All and all the lunch at perkins went well. Steven was charming and funny yet smart to not say to much. Brett looked like he was either really full or about ready to pass out. As for my mom... for once she seemed like a perfectly laid bad cool mom. Which I enjoy very much, cause normally I'm turning five colors of red by the end of the evening.

After lunch PK and I went shopping, and I must say he gets super sexy boyfriend of the year award. I enjoyed going shopping with him. He wasn't rushing me, Instead Phauxe was helping me, and mostly carrying my stuff so my paws were free. After shopping we went to Maureen and Ralph's house to be greeted by the two little beast. It's funny since I was on the east side of town just by the theater, but my Mom Maureen called and asked us to come and pick her up. Why? I love my mom dearly... and yes I was told to respect my elders... but she wanted us to drive over to her house to pick her up, drive her car... which is like a boat, just so I could drop her off in front of the building. I know she has a fear of falling since she had a terrible fall when I was a child.. but seriously I feel she just is lazy.

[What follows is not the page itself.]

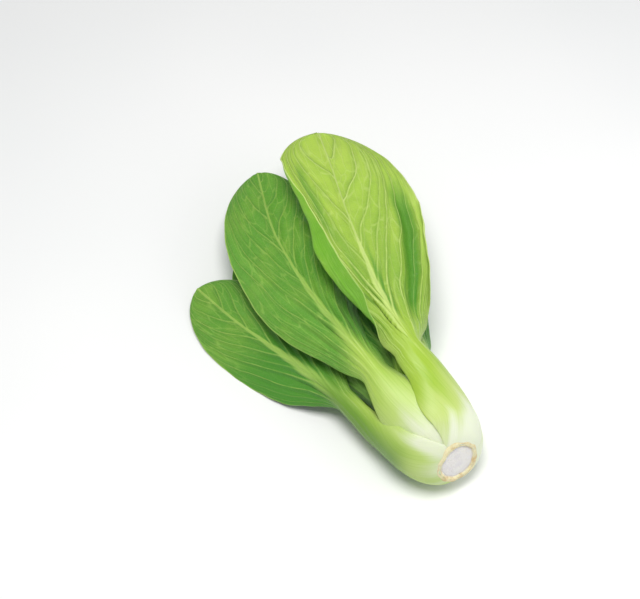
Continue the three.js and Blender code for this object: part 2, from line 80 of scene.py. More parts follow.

I'm a bit over weight myself, and yes I hate walking in the cold too, but seriously I feel by picking her up and driving her to the door I am disabling her further. I love my step-father, and am thankful my mom has someone to share her life with in her old age, but I notice since there marriage she has just gotten worst. I do want to add I know he trying to get her to do new thing but I know my mom.. she doesn't bike, or swim, or walk very far... She very private and takes her weight personally... like alot of people do.. I used to get her to go shopping with me. I know that sounds pointless but for her even walking around a walmart is good. Maureen will not go to malls, and refuses group actives in fear people judge her. I want to help but I know it's her choice. I think she could use some encouragement... but I live in whilewater. I work, and I need to focus on my issues too. I just wish there was a way to support her, and do it together but she a LEO and stuck in her ways. Sad bunny... I lose my mom to early death and that scared me.

Anyways we went and saw Benjamin Button. It was interesting. Then we exchanged Christmas gifts, and I felt bad not staying longer yet I was late for our later actives. WHich was Leather and Lace at inferno. It was Misery and Steve, and PK and I, but it was fun. I felt too goody goody in a corset and jeans and a cute sweater... Misery looked pretty hot... she found a nice minnie skirt,and this zipper corset thing.. but I look forward to trying it again next month. Oddly we ran into some furs. I chatted to one.. was pretty giddy and forgotten there names but all and all great evening. PK was very loving.. And a wonderful DD. Phauxe surprised me most by his willingness to dance.

Anyways I been home for a day for once... I was suppost to spend time in madison but sometime just catching up by myself with my chores is enough for me. PK coming over later. I need to go get dinner from Tokyo.

As for new years resolutions I think Tug advice fit best...
I'm going to do what makes me happy.... which is:
1. Getting good grades
2. Getting out more
3. Keeping in touch
4. Maintaining and developing my mind and body.
5. Finding new things that make me happy... I need to try more in life... instead of being scared of it..

It's interesting because I always thought 2008 would be my year.. I remember graduating in high school thinking my life would finally start in 2008... I would be done with college and hopefully on my way to making a difference in the world... I figure I was probable be looking forward to marriage and kids....
LMAO... I really think I am making a difference in the world... and college is coming along... I been working on my career all along.. and as for the rest of it... I'm 24.. there time for all that when the time is right.. my two year rule, and plans of what I thought life should be seems so wrong. Life is not for plans and rules only... sure I need structure, and balance... but right now I'm happy just being me.

The icing on the cake was my mom the other day on the phone... she told me she really was proud of me this last year. Going back to school, getting a better job, living on my own, going on adventures to new places. Then she told me she loved me.. My mom not one for lots of postive words... so that really was a wonderful gife.